Band Gap Engineering of Wurtzite-Type Narrow Band Gap Oxide Semiconductor β-CuGaO 2

• Published in: Meeting abstracts (Electrochemical Society) Vol. MA2016-02; no. 31; p. 2064
• Main Authors: Omata, Takahisa, Mizuno, Yuki, Nagatani, Hiraku, Suzuki, Issei, Kita, Masao
• Format: Journal Article
• Language: English
• Published: 01.09.2016
• ISSN: 2151-2043; 2151-2035
• DOI: 10.1149/MA2016-02/31/2064

β-CuGaO 2 is an oxide semiconductor possessing wurtzite-derived β-NaFeO 2 structure. Its band gap is 1.47 eV in near-infrared region, and the first principles calculation indicates that it is a direct band gap semiconductor. Therefore, this material is expected to be applicable to optoelectronic devices working in near-infrared region.
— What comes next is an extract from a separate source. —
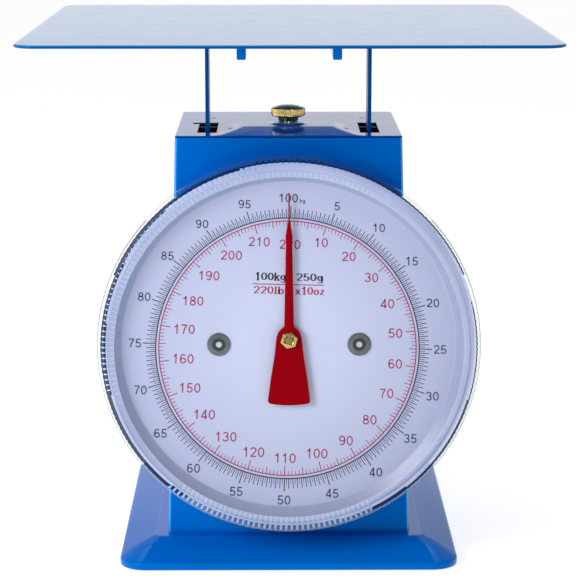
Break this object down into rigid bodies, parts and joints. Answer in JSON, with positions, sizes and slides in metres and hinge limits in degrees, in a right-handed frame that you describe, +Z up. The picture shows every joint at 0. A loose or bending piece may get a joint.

When the band gap of β-CuGaO 2 is widened into visible region, the material is expected to be applicable to visible LEDs and lasers, photocatalyst and so on. In the present study, we demonstrated band gap engineering of β-CuGaO 2 by alloying with β-CuAlO 2 and β-LiGaO 2 possessing wurtzite-derived β-NaFeO 2 structure in order to widen the band gap. Cu(Ga 1-x Al x )O 2 alloys were prepared by ion-exchange of Na + ions in β-Na(Ga 1-x Al x )O 2 with Cu + ions in CuCl at 250 °C for 48 h under vacuum. (Cu 1-x Li x )GaO 2 alloys were prepared by ion-exchange of Cu + ions in β-CuGaO 2 with Li + ions in LiCl at 300 °C for 48 h under vacuum. Wurtzite-type β-phases were obtained in 0≤x≤0.7 for Cu(Ga 1-x Al x )O 2 system and in 0≤x≤1 for (Cu 1-x Li x )GaO 2 system. In β-Cu(Ga 1-x Al x )O 2 , the optical band gap increased linearly with the increasing alloying level; no band gap bowing appeared in the present system. The band gap of β-CuGaO 2 was widened up to 2.1 eV at β-Cu(Ga 0.3 Al 0.7 )O 2 ; this energy corresponds to red light. In β-(Cu 1-x Li x )GaO 2 , the energy band gap increased almost linearly with the increasing alloying level up to x~0.9; the largest band gap in this composition range was 3.0 eV corresponding to violet light at β-(Cu 0.11 Li 0.89 )GaO 2 . When the alloying level increased further, the band gap steeply increased from 3.0 eV at x=0.89 to 5.6 eV at x=1. The valence band X-ray photoelectron spectra of β-(Cu 1-x Li x )GaO 2 indicated that the steep increase in energy band gap from x~0.9 to 1 is attributed to that the Cu 3d contribution around the top of the valence band electronic states vanishes for the alloys with x>0.9. These results indicate that the energy band gap of β-CuGaO 2 is highly controllable in the wavelength region from near-infrared to entire visible lights. Thus, it is expected that β-CuGaO 2 opens new applications of oxide semiconductors in devices working in visible region.